** What to produce **
Copy exactly the lines from the start of the data below through the one that carries "const RIM_SLIT_TO = 245;", and only those.

** Provided material **
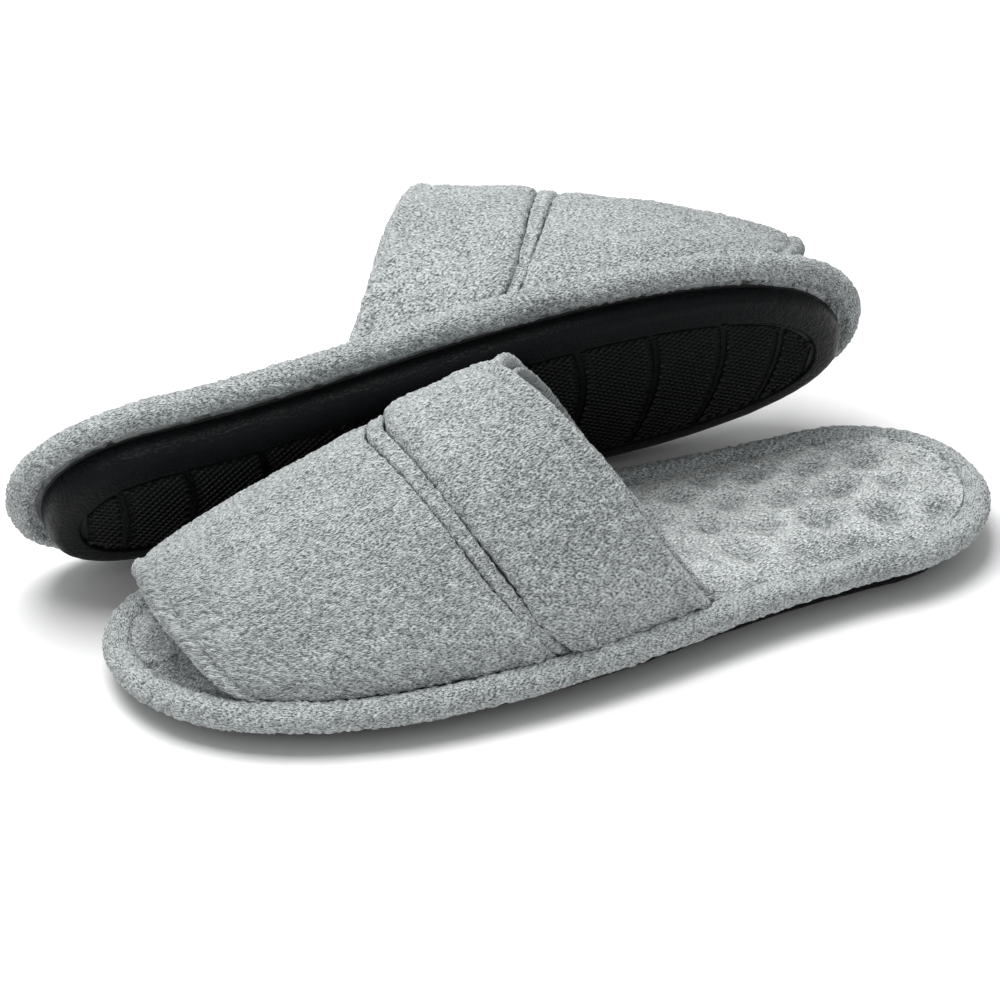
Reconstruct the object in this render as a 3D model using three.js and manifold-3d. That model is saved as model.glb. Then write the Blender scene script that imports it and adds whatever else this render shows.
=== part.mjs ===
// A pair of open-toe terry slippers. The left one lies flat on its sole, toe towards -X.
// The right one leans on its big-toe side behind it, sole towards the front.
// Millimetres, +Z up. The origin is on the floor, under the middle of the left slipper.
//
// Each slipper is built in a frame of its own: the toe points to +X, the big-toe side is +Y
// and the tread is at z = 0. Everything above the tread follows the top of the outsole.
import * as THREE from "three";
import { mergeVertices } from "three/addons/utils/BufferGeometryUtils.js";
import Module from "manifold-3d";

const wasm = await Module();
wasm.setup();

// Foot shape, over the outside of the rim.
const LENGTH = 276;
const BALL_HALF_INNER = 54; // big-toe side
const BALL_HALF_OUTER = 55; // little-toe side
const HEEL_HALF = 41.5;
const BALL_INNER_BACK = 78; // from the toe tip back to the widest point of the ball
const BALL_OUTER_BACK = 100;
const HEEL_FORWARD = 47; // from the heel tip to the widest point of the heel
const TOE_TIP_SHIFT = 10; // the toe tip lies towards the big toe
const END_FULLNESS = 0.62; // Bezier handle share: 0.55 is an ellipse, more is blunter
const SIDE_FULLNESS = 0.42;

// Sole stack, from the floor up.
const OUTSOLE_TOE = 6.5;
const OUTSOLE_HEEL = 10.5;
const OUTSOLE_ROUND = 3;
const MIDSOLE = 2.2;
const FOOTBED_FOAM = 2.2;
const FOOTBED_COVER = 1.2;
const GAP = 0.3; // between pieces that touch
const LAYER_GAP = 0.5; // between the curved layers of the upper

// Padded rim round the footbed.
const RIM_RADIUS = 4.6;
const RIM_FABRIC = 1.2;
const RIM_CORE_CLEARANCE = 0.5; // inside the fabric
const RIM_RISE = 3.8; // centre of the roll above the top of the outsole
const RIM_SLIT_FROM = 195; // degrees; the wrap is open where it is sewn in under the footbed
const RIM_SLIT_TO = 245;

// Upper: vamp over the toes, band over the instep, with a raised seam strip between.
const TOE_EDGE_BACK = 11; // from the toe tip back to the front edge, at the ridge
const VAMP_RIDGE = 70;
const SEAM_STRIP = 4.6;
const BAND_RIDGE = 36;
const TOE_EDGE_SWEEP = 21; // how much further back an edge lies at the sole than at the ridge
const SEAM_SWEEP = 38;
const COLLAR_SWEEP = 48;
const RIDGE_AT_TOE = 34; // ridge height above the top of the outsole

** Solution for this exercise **
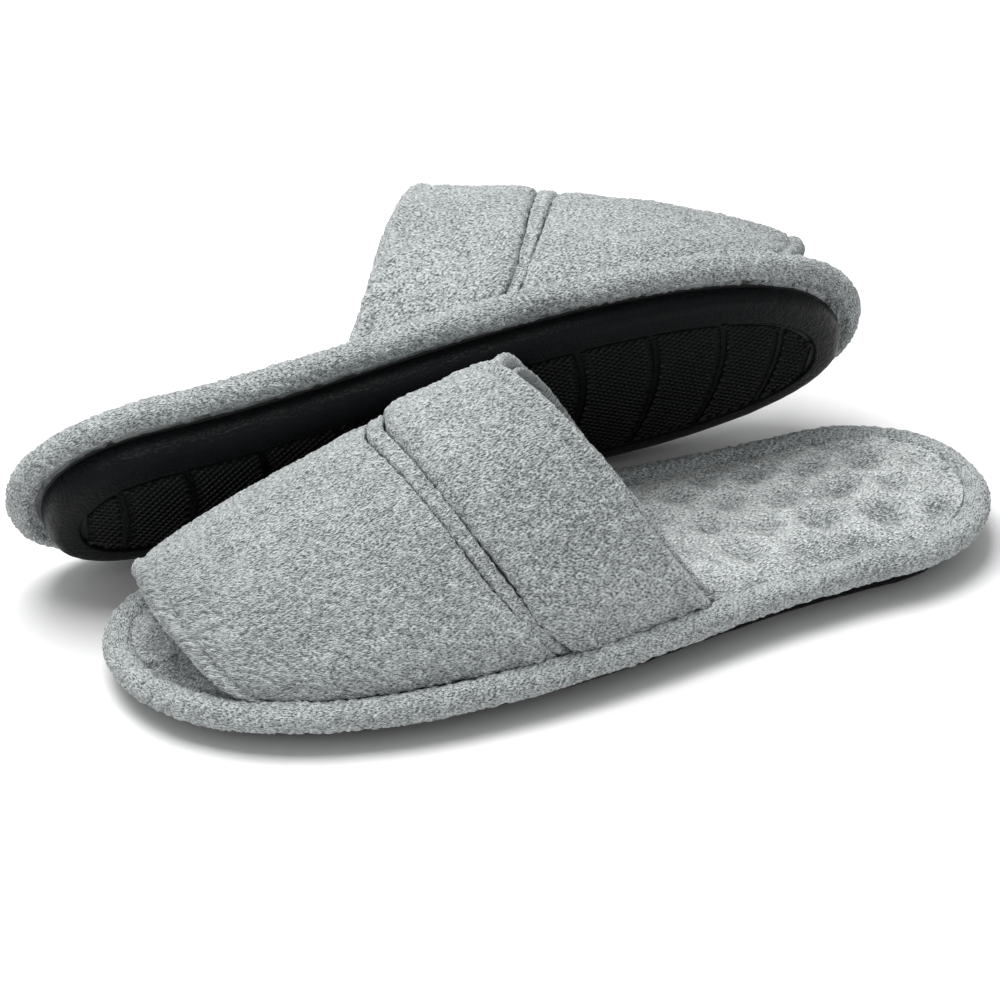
Reconstruct the object in this render as a 3D model using three.js and manifold-3d. That model is saved as model.glb. Then write the Blender scene script that imports it and adds whatever else this render shows.
=== part.mjs ===
// A pair of open-toe terry slippers. The left one lies flat on its sole, toe towards -X.
// The right one leans on its big-toe side behind it, sole towards the front.
// Millimetres, +Z up. The origin is on the floor, under the middle of the left slipper.
//
// Each slipper is built in a frame of its own: the toe points to +X, the big-toe side is +Y
// and the tread is at z = 0. Everything above the tread follows the top of the outsole.
import * as THREE from "three";
import { mergeVertices } from "three/addons/utils/BufferGeometryUtils.js";
import Module from "manifold-3d";

const wasm = await Module();
wasm.setup();

// Foot shape, over the outside of the rim.
const LENGTH = 276;
const BALL_HALF_INNER = 54; // big-toe side
const BALL_HALF_OUTER = 55; // little-toe side
const HEEL_HALF = 41.5;
const BALL_INNER_BACK = 78; // from the toe tip back to the widest point of the ball
const BALL_OUTER_BACK = 100;
const HEEL_FORWARD = 47; // from the heel tip to the widest point of the heel
const TOE_TIP_SHIFT = 10; // the toe tip lies towards the big toe
const END_FULLNESS = 0.62; // Bezier handle share: 0.55 is an ellipse, more is blunter
const SIDE_FULLNESS = 0.42;

// Sole stack, from the floor up.
const OUTSOLE_TOE = 6.5;
const OUTSOLE_HEEL = 10.5;
const OUTSOLE_ROUND = 3;
const MIDSOLE = 2.2;
const FOOTBED_FOAM = 2.2;
const FOOTBED_COVER = 1.2;
const GAP = 0.3; // between pieces that touch
const LAYER_GAP = 0.5; // between the curved layers of the upper

// Padded rim round the footbed.
const RIM_RADIUS = 4.6;
const RIM_FABRIC = 1.2;
const RIM_CORE_CLEARANCE = 0.5; // inside the fabric
const RIM_RISE = 3.8; // centre of the roll above the top of the outsole
const RIM_SLIT_FROM = 195; // degrees; the wrap is open where it is sewn in under the footbed
const RIM_SLIT_TO = 245;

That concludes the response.